[Task instructions]
Repeat exactly the lines of the listing below, please, starting with the first and ending with the line containing "NOTCH_SLACK = 6"; leave out the rest.

[Supplied material]
******************************

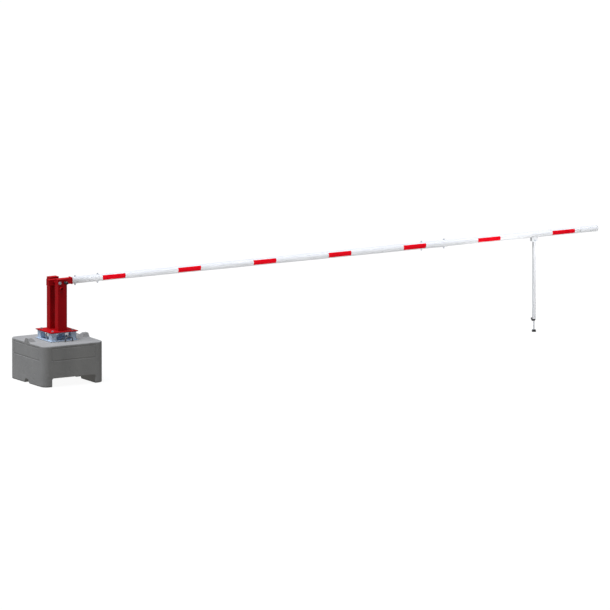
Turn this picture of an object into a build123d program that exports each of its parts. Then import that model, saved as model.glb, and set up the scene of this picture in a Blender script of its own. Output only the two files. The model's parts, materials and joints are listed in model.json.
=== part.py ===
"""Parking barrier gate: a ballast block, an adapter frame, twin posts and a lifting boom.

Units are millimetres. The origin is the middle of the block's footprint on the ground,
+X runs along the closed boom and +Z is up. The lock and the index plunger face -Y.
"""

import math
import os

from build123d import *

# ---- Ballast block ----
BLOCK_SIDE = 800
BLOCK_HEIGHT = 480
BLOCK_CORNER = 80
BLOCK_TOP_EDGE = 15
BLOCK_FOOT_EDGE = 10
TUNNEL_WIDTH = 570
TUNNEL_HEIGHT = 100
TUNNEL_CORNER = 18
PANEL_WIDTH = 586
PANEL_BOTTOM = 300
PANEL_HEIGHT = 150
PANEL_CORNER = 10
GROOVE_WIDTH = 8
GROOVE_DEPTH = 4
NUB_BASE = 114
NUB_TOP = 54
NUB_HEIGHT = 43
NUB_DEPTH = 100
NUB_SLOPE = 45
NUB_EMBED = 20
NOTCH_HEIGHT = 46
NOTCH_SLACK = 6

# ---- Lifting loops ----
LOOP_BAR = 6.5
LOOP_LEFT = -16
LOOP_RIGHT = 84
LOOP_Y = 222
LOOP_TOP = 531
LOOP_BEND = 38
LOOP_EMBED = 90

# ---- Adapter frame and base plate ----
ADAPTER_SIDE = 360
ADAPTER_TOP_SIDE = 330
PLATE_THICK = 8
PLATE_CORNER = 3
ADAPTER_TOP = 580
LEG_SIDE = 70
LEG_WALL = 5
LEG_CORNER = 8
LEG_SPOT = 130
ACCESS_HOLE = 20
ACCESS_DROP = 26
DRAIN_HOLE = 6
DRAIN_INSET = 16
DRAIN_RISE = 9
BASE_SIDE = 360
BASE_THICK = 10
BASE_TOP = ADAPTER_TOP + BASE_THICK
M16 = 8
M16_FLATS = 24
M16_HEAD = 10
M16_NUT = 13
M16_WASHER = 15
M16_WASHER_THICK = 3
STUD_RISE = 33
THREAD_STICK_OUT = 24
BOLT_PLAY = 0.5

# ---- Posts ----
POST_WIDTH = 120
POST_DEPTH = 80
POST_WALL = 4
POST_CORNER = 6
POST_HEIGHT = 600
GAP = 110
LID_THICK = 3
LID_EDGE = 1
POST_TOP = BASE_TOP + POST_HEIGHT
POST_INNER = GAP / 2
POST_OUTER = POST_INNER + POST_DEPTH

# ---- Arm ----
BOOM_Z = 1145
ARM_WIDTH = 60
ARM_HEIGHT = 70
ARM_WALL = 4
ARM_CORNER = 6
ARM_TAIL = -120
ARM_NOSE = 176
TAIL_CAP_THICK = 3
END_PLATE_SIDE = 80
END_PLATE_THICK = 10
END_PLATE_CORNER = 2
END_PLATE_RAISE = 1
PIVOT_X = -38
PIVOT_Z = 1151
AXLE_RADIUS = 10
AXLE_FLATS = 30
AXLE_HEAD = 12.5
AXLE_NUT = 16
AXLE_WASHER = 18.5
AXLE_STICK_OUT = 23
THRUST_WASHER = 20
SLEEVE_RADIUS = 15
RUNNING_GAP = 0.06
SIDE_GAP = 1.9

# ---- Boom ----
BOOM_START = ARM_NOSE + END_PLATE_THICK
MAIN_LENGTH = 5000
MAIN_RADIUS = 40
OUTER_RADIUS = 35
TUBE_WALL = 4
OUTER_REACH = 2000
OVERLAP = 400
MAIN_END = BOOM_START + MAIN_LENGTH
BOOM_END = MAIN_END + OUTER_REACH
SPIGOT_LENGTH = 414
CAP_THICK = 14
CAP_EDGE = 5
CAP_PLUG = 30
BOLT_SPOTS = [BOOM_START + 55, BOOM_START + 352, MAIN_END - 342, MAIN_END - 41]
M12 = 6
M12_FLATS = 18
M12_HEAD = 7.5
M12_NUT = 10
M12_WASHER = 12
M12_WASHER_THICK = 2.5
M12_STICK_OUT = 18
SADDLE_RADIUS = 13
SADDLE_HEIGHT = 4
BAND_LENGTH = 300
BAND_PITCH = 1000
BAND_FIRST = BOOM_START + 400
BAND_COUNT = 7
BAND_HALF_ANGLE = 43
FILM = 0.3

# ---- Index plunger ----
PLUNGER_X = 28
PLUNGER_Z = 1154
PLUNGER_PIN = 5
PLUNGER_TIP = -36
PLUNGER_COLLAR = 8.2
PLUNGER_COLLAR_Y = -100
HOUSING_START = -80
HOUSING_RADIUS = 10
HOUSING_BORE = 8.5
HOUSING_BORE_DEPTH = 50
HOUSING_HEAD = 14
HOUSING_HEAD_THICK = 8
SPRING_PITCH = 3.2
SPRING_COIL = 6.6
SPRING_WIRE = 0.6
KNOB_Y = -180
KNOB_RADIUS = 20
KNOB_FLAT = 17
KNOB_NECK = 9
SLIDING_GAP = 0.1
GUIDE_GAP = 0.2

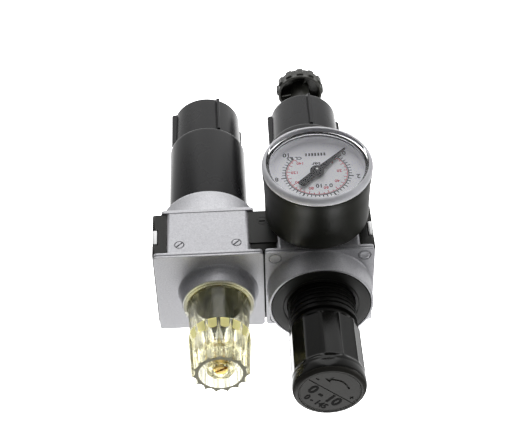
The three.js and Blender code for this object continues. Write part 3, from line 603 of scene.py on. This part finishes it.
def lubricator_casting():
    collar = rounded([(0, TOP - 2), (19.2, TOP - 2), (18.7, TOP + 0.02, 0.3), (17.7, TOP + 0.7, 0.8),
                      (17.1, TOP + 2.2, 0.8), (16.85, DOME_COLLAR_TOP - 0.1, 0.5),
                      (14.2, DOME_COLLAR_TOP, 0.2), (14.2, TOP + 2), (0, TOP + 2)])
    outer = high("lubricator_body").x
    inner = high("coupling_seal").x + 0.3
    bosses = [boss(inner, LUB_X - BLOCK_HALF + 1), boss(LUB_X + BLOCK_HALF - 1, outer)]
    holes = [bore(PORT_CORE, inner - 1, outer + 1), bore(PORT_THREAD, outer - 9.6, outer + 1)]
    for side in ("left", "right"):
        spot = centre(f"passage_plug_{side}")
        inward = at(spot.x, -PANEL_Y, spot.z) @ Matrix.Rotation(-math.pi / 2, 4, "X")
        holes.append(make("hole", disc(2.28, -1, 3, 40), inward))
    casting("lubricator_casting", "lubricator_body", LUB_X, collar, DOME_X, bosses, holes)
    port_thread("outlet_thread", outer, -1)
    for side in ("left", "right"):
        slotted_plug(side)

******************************

[Correct answer]
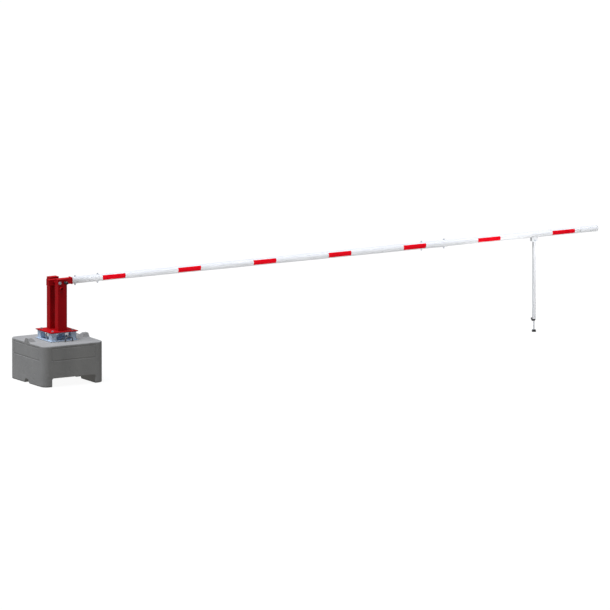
Turn this picture of an object into a build123d program that exports each of its parts. Then import that model, saved as model.glb, and set up the scene of this picture in a Blender script of its own. Output only the two files. The model's parts, materials and joints are listed in model.json.
=== part.py ===
"""Parking barrier gate: a ballast block, an adapter frame, twin posts and a lifting boom.

Units are millimetres. The origin is the middle of the block's footprint on the ground,
+X runs along the closed boom and +Z is up. The lock and the index plunger face -Y.
"""

import math
import os

from build123d import *

# ---- Ballast block ----
BLOCK_SIDE = 800
BLOCK_HEIGHT = 480
BLOCK_CORNER = 80
BLOCK_TOP_EDGE = 15
BLOCK_FOOT_EDGE = 10
TUNNEL_WIDTH = 570
TUNNEL_HEIGHT = 100
TUNNEL_CORNER = 18
PANEL_WIDTH = 586
PANEL_BOTTOM = 300
PANEL_HEIGHT = 150
PANEL_CORNER = 10
GROOVE_WIDTH = 8
GROOVE_DEPTH = 4
NUB_BASE = 114
NUB_TOP = 54
NUB_HEIGHT = 43
NUB_DEPTH = 100
NUB_SLOPE = 45
NUB_EMBED = 20
NOTCH_HEIGHT = 46
NOTCH_SLACK = 6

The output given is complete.